The imagery would be poignant even at normal speed but the belabored slowness of the work acts as a magnifying glass on their emotions. I viewed the work about two and half times. This is asking a lot of the viewer. Without that kind of commitment, however, the nuances are not revealed. Not only is the artist asking much from the viewer, he is asking a lot of the art. That is what is actually expected from art, that it is transcendent, able to take us above and beyond the banalities of every day existence.

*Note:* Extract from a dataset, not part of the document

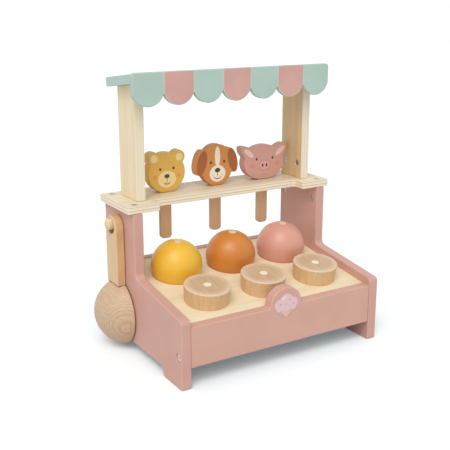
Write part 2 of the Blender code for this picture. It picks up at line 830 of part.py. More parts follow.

It is a tall order to ask viewers to invest this kind of time on an individual work of art. With the current trend of crowded blockbuster museum exhibitions it isn’t really even feasible in many instances. Still, the challenge to the viewer is relevant. Art is one of the exceptions for most people. We approach it passively, expecting it to tell its story and reveal its meaning immediately. When reading literature we expect to work a little at it. There are truths to be revealed but we have to dig a little to find them. Even those who enjoy watching sporting events understand that in order to fully appreciate them they need to understand the rules of the game. In short, we have to do our homework.

Contemporary art is not self evident. It does not become any clearer by avoiding it. The challenge is to take the time to look past normal expectations and preconceptions. Viewers need to be in dialogue with the work. That, like all things worth doing in this life, takes an investment of time.